Les difficultés que rencontrent nombres d’associations pour financer leur frais de fonctionnement peut entraîner des dérives ou « arrangements » comptables. Il peut en effet arriver que certaines associations, déclarant utiliser 80% des dons pour le terrain, « maquillent leurs comptes » pour faire correspondre la réalité avec le discours. Par exemple, le salaire des coordinateurs de mission qui travaillent au siège peut être réparti sur le différentes missions auxquelles ils sont affectés ou sur les frais de structure.24

Ainsi, Handicap International fait figurer, sur son site Internet, sur une page accessible en cliquant sur l’onglet « Dépenser pour agir », fait figurer la répartition suivante pour un don de 100F :

  •  71,21F : réalisation de programmes
  •  12,96F : appel et gestion des dons
  •  7,90F : gestion de l’association
  •  4,38F : animation et vente des produits
  •  2,24F : information des médias et de l’opinion
  •  1,30F : soutiens et provisions

Nous remarquons alors que la sacro-sainte règle des 20% des fonds affectés au fonctionnement et 80% à la réalisation des actions n’est pas respectée.

Cependant, compte tenu des actions menées par l’association et de la qualité de services que celle-ci fournit, elle peut se permettre d’afficher certaines dépenses, notamment en terme de représentation publique.

Il peut aussi y avoir des usages détournées «moins moraux» parce que beaucoup plus orientés. On peut citer, à titre d’exemple, l’affaire Raoul Follereau, révélée par l’IGAS (Ministère des Affaires Sociales) en 2001 et rapidement relayée par les médias. D’après ce rapport, l’association offrait des aides financières sans lien avec la lèpre à des églises en Afrique, subventionnait des cardinaux conservateurs au Vatican et réalisait des investissements dans des plantations de palmiers en Côte d’Ivoire.
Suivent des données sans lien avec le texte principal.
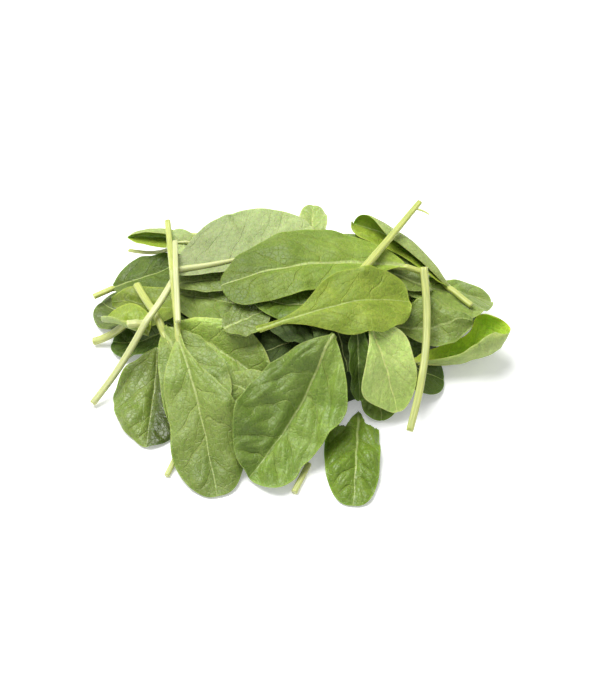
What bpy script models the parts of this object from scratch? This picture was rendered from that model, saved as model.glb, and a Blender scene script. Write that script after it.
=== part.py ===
"""A loose heap of baby spinach on a flat surface, with one torn leaf lying in front of it.

The heap is one solid: a low mound of buried leaves, and on it the leaves and cut stalks that show.
Each leaf is laid in turn, from the lowest to the topmost, and gives way over what lies under it.
+X is to the right of the heap, +Y to its back. The sizes below are in millimetres.
"""

import math
from typing import NamedTuple

import bmesh
import bpy
import numpy as np

MM = 0.001

BLADE_THICKNESS = 0.6
CLEARANCE = 0.35  # left between a leaf and what it is laid on
BURIED_DEPTH = 3.2  # how deep the middle of a leaf reaches into what it lies on
BLADE_END = 0.985  # the share of its length at which a blade's rounded tip ends

MOUND_CENTRE = (0, 15)
MOUND_HALF_SIZE = (58, 40)
MOUND_HEIGHT = 24
MOUND_STEEPNESS = 0.55  # 0.5 is an ellipsoid, and a larger power is flatter at the rim
MOUND_RINGS = 9
MOUND_SECTORS = 32
FILL_DEPTH = 1.6  # the filling under the leaves stays this much below them
FILL_MARGIN = 6  # and this far inside their edges

MAP_HALF_SIZE = (100, 90)
MAP_PITCH = 1.5

LAY_ALONG = 25  # points at which a leaf is laid, along it and across it
LAY_ACROSS = 13
LAY_SPREAD = 40  # how far the rise over an obstacle spreads through the blade, in points
STEEPEST_LEAF = math.radians(45)

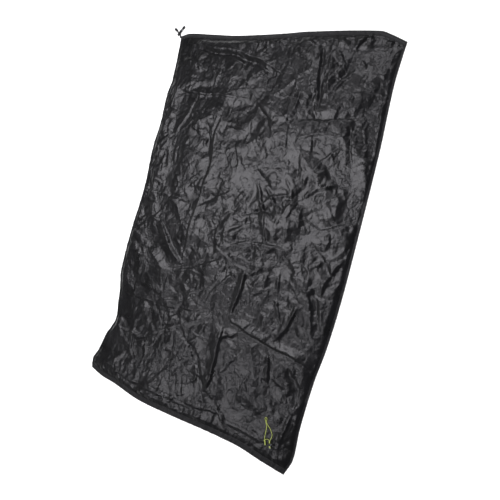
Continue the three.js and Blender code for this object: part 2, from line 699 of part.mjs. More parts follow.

D’après Rony Brauman, il semblerait que dans le milieu humanitaire, ces pratiques aient été connues depuis des années25 .

c) Les détournements d’argent «pour la bonne cause»

Sans que l’argent de la générosité du public soit utilisé aux fins personnelles de quelques- uns, il arrive parfois qu’il soit détourné de son usage premier pour des raisons plus ou moins morales.

Ces dérives s’expriment le plus souvent par des maquillages comptables. Des associations peuvent ainsi, selon les périodes, transférer «pour la bonne cause» une partie de l’argent récolté pour des crises médiatiques vers des crises oubliées.

Une partie de l’argent donné pour le Burundi pourra ainsi passer en Afghanistan, ou l’inverse, en fonction du baromètre médiatique. «Nous savons que nous n’avons pas le droit, mais nous n’avons pas le choix…» a lancé un dirigeant d’une grosse association humanitaire, basée à Paris, aux envoyés de la Cour des Comptes venus inspecter ses livres comptables.26

Cette pratique tend à combler les lacunes et les dérives de la médiatisation et de la politique dans le souci de traiter équitablement les victimes. Afin de régulariser cette pratique, Handicap International informe ses donateurs que leur argent sera destiné en priorité à l’action pour laquelle ils ont donné, mais que dès que le budget nécessaire à la réalisation de cette action serait atteint, le reste serait réorienté vers des actions plus défavorisée en terme de dons.

Ainsi les dons pour l’Inde, toujours surnuméraires, sont en grande partie réorientés vers le Mozambique ou autres pays moins «vendeurs».

F

Certains modes de fonctionnement présentés dans cette partie peuvent, pour certains, être considérés comme des dérives auxquelles les associations doivent remédier, ce à quoi, d’après nos sources, celles-ci travaillent, soit en interne, soit par le biais de groupes de recherche.

Dans cette partie, nous avons identifié certaines dérives ou risques de dérives relatifs au bon fonctionnement des associations. Généralement ces dérives restent méconnues du grand public, mais lorsque celles-ci peuvent faire scandale, elles sont rapidement relayées par les médias.

Finalement, ces dérives – détournement d’argent au profit d’individus mis à part – sont en fait des contraintes de fonctionnement justifiables vis à vis des donateurs.

Dans ce cadre, nous comprenons donc l’importance d’ouvrir des espaces de dialogue entre donateurs et associations. L’information de ceux-ci sur ces sujets doit être pensée au regard des profils et comportements des donateurs identifiés au chapitre 1.